To be fair, this is not about Facebook, although I could not resist the dig.  Rather, this is to point out that the implementers, yes, the enablers, tend to be divorced from the decisions and the consequences.  To be specific:  Us.

Is this a problem?  After all, those who are making the decisions are better qualified to do so, and are paid to do so, usually better than the programmers.  Shouldn’t they be the ones taking the responsibility?

Ah, but they can use the same argument in response.  They are not the ones actually creating these systems; they are not implementing the actual weapons of harm.

Here is the point.  With military systems, we are well aware that we are enabling war to be fought, the killing of people and the destruction of property.  We can rationalize by saying that we are creating defensive systems, but we have still made a conscious choice here.

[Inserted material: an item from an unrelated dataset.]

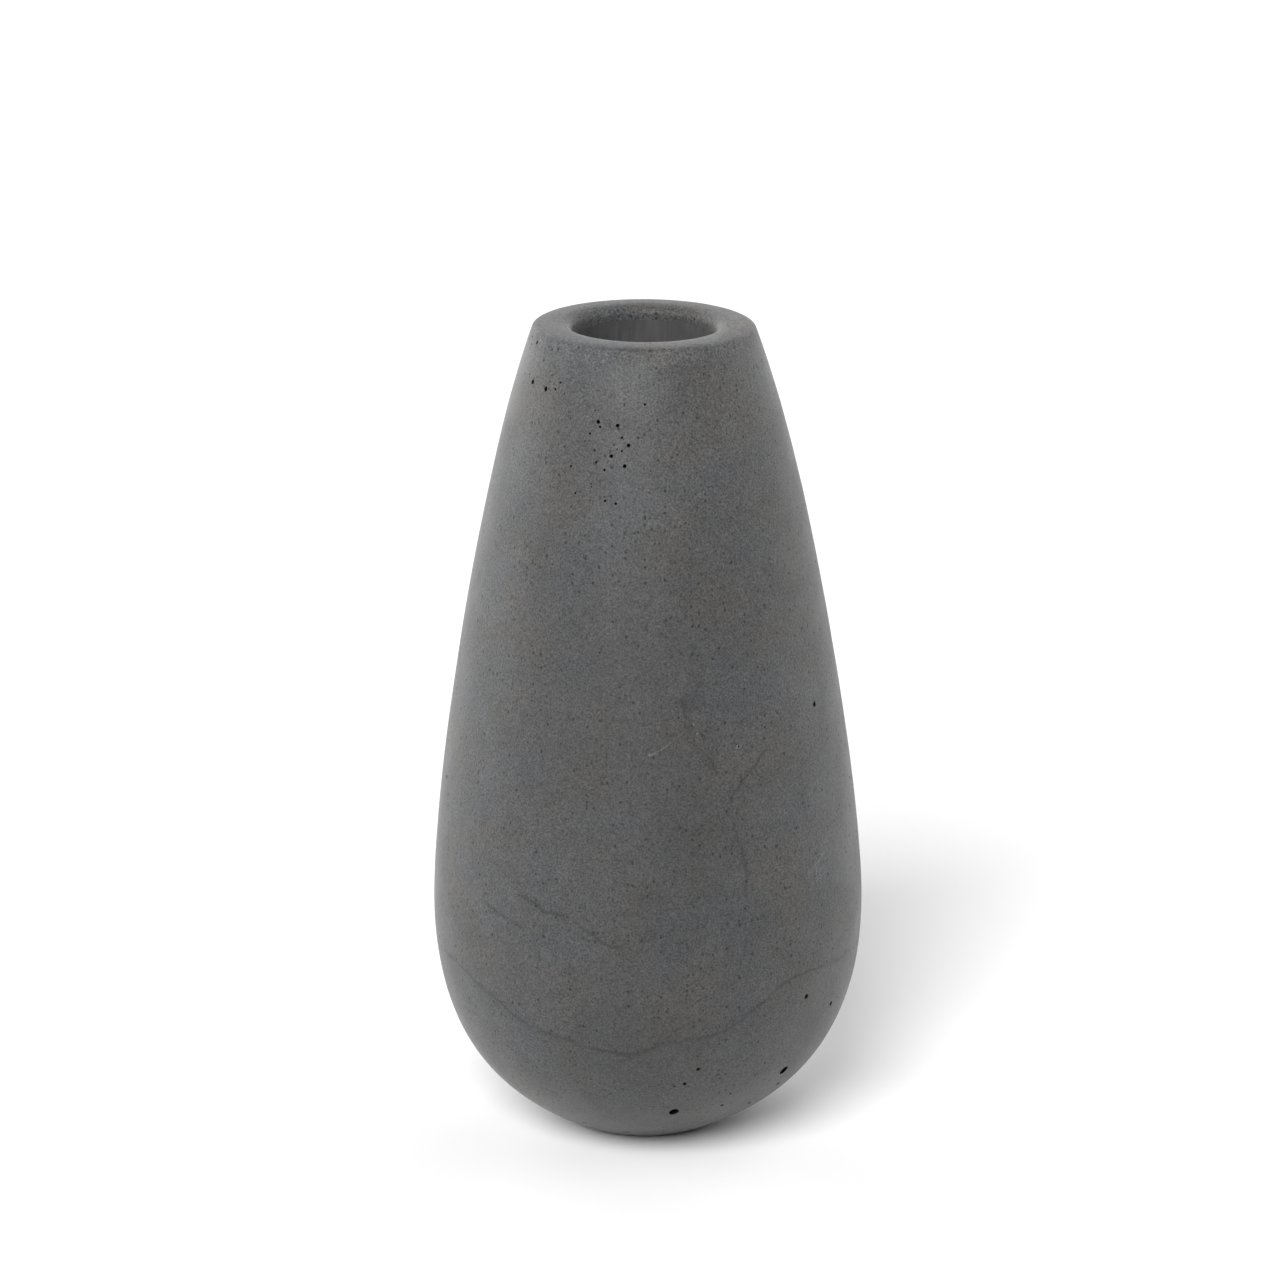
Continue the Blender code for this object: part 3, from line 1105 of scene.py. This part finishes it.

With social systems, we seem to care much less that we are potentially causing harm than in war systems.  In fact, the likes of Mark Zuckerberg still continue to insist that his creation is used only for good.  That is, of course, less and less believable as time marches on.

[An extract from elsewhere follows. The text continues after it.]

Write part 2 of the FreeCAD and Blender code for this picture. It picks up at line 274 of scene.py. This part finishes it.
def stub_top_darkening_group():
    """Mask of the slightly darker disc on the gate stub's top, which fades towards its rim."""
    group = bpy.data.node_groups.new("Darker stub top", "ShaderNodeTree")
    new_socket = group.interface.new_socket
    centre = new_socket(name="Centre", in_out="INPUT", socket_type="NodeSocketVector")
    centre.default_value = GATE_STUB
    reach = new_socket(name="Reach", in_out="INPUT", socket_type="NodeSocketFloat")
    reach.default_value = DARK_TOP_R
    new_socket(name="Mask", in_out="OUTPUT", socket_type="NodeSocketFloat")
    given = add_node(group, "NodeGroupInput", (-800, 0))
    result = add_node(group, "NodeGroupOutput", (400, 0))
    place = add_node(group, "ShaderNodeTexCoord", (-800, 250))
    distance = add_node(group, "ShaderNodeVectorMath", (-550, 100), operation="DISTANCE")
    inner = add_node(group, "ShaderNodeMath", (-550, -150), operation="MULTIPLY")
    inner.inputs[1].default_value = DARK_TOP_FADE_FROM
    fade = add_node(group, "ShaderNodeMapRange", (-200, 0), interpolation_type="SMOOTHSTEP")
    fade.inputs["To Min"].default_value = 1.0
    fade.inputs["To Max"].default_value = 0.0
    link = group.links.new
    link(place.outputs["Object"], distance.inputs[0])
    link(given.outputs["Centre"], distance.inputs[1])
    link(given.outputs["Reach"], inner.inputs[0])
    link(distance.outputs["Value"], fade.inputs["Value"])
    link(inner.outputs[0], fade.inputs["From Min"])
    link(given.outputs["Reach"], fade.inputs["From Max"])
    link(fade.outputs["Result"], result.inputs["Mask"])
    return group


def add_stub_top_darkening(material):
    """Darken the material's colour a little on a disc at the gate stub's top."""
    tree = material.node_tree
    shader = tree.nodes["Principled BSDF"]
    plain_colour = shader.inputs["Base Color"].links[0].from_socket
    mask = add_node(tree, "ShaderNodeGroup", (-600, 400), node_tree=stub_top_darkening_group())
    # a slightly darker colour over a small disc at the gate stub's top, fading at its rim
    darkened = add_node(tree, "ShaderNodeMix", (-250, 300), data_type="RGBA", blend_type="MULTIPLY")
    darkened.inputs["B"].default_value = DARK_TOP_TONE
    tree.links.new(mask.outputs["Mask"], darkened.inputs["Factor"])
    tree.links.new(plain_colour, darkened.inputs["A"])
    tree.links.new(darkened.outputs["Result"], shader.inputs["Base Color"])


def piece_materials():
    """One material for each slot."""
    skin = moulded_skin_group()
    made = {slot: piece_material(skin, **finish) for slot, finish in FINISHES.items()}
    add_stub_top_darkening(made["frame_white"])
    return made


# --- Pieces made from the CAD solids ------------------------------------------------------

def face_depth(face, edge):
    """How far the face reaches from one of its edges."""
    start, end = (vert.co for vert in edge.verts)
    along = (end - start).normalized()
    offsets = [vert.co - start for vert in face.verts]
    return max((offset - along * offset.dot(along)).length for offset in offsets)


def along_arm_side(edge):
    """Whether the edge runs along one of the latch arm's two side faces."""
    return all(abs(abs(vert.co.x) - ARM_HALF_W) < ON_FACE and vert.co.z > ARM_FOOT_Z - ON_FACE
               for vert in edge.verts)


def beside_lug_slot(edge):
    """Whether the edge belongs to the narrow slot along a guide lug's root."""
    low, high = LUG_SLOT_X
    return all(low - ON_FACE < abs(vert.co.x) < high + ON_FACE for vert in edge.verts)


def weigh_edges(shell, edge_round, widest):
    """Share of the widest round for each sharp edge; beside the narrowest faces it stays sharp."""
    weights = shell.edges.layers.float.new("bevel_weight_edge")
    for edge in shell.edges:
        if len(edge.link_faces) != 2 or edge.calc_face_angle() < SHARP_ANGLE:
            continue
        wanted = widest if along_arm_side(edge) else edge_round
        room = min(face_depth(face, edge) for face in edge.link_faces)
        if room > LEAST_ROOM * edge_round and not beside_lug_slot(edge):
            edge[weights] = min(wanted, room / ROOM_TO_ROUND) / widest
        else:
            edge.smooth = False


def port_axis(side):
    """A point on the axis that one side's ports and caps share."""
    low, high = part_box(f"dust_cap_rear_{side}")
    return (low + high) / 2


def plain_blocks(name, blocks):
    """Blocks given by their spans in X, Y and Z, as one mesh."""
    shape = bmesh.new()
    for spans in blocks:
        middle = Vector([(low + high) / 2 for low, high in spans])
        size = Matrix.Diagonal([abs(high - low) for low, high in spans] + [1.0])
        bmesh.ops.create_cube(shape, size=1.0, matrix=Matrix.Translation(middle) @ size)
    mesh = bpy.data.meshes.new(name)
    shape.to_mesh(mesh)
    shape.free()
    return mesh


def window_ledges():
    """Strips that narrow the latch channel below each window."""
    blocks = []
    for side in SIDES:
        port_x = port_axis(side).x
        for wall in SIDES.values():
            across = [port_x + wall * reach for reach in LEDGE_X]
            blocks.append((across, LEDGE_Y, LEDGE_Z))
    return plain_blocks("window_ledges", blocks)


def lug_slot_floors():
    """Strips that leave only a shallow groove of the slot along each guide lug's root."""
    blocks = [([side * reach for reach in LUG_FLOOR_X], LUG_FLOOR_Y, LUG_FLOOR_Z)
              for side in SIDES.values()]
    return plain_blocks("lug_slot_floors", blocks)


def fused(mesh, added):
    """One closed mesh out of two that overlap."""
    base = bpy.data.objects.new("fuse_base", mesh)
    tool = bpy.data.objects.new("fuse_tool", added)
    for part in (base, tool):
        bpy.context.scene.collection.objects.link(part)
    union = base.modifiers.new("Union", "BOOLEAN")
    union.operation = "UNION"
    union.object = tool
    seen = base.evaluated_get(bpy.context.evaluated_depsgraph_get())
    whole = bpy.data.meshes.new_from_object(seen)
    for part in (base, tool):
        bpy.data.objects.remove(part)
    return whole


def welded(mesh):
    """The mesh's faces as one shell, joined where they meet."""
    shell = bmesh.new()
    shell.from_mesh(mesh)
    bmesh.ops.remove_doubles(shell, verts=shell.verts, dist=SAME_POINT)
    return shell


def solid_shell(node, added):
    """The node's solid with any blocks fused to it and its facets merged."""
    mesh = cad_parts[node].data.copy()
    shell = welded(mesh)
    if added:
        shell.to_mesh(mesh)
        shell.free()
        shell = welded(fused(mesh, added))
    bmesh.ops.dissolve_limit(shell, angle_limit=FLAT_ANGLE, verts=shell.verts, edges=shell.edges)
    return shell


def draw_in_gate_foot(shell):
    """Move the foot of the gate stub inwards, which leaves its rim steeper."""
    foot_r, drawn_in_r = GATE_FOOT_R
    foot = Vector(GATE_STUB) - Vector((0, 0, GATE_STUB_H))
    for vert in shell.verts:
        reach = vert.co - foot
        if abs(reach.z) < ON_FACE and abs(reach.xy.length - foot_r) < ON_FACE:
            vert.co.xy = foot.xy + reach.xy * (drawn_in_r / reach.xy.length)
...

And to be clear, I am not a pacifist.  I served in the military in my youth.  I believe that the course of human history has largely been defined by war.  And that war is the inevitable result of human needs, for security, for sustenance, or for some other need.  It is likely that humanity in general will never grow out of the need to physically dominate others (case in point, Harvey Weinstein).

But as we continue to create software systems to manipulate people, and to do things that make them do what they would not otherwise do, is this really ethically different than creating a military system?  We may be able to rationalize it on some level, but in fact we also have to acknowledge that we are doing harm to people.

So if you are a programmer, can you with this understanding and in good conscience say that you are a force for good in the world?